Consistency matters more than quality here. A simple on-location photo beats a polished studio shot you post once.


Reason 6: Your content lacks local relevance signals

This is where many businesses fail invisibly. They post beautiful content — but Google can't tell where it comes from.

The problem with generic content: If you export a video from Canva, CapCut, or Adobe Premiere, those apps strip GPS metadata from the file for privacy reasons. The resulting MP4 or MOV has no location data, so Google sees content that could have been made anywhere.

This strips one of the supporting local relevance signals from your posts.

The fix: geotag your videos before posting to GBP.

GPS metadata stored inside a video file (in EXIF/XMP fields) signals that the content was created at a specific real-world location. It's not a ranking guarantee, but it's an honest signal that stacks with your other local SEO work.

Here's a simple workflow:

  1. Film a short clip at your business location.
  2. Export your final video (MP4 or MOV).
  3. Check whether it has GPS data using the free Video Metadata Checker.
  4. If GPS is missing, inject your real business coordinates with GetGeoVideo.
  5. Re-check the file, then post to GBP.

Most competitors skip this entirely. That's why it's still an edge.


Reason 7: You're competing in a high-density area with stronger competitors

Sometimes you're doing everything right and still not ranking in the top 3. This happens when:

  • There are many similar businesses nearby.
  • Competitors have significantly more reviews, stronger websites, and more activity.
  • You're targeting extremely competitive keywords.

Fix (realistic version):

  • Narrow your keyword focus. Instead of ranking for "plumber," rank for "emergency plumber [specific neighborhood]" or "water heater replacement [city]."
  • Build local backlinks: chamber of commerce listings, local news features, neighborhood blogs.
  • Get more specific with your GBP content. Mention specific neighborhoods, zip codes, and landmarks in your posts and description.
  • Build your review velocity: even 2-3 new reviews a week compounds over time.

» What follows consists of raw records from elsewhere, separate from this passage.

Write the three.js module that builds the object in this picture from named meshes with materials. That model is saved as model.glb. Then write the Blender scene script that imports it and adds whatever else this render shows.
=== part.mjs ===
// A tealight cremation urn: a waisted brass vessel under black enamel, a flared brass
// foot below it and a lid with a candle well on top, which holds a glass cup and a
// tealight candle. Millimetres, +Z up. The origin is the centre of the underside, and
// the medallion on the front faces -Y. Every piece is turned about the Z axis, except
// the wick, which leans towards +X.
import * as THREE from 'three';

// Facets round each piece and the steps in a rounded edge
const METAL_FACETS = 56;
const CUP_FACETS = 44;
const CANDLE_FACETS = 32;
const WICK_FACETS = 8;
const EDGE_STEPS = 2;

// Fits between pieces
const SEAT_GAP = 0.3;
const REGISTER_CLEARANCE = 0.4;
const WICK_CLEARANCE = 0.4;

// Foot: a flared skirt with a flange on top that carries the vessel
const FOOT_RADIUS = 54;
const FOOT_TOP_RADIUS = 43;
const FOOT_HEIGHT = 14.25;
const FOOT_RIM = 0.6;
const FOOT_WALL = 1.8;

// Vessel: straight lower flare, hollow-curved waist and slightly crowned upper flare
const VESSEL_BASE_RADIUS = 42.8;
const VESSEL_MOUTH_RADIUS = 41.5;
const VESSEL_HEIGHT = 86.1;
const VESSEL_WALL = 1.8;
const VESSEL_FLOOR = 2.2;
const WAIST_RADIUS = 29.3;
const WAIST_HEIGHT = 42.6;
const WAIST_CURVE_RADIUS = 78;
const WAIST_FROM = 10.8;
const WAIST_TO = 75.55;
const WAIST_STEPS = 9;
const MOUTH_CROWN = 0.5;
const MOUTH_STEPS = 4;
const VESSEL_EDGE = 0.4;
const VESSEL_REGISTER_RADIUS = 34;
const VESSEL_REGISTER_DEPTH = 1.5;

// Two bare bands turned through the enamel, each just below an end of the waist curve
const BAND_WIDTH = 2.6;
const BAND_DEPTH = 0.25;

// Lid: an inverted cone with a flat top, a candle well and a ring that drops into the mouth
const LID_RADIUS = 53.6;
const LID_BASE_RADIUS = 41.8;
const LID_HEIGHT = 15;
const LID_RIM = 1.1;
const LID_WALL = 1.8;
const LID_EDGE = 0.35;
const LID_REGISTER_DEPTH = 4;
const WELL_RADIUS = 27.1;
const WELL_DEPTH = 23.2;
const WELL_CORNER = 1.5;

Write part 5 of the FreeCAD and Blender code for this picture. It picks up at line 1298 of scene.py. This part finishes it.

You don't need to beat everyone in the city. You need to beat the 2 competitors closest to your target customer.


The fastest way to start fixing this today

If you're not showing up on Google Maps, work through this checklist in order:

  • Verify your GBP (non-negotiable)
  • Audit and fix NAP consistency across top citations
  • Set the correct primary category
  • Add 10+ recent photos to your GBP
  • Ask your last 10 customers for a Google review
  • Post to GBP at least twice this week
  • Check your last 3 videos for GPS metadata — use the free checker
  • Inject missing GPS coordinates into videos before posting — GetGeoVideo

Local SEO rewards consistency. Most of these are one-time fixes or simple habits. The businesses that show up reliably on Google Maps aren't doing anything magical — they're just doing the basics better and more consistently than competitors.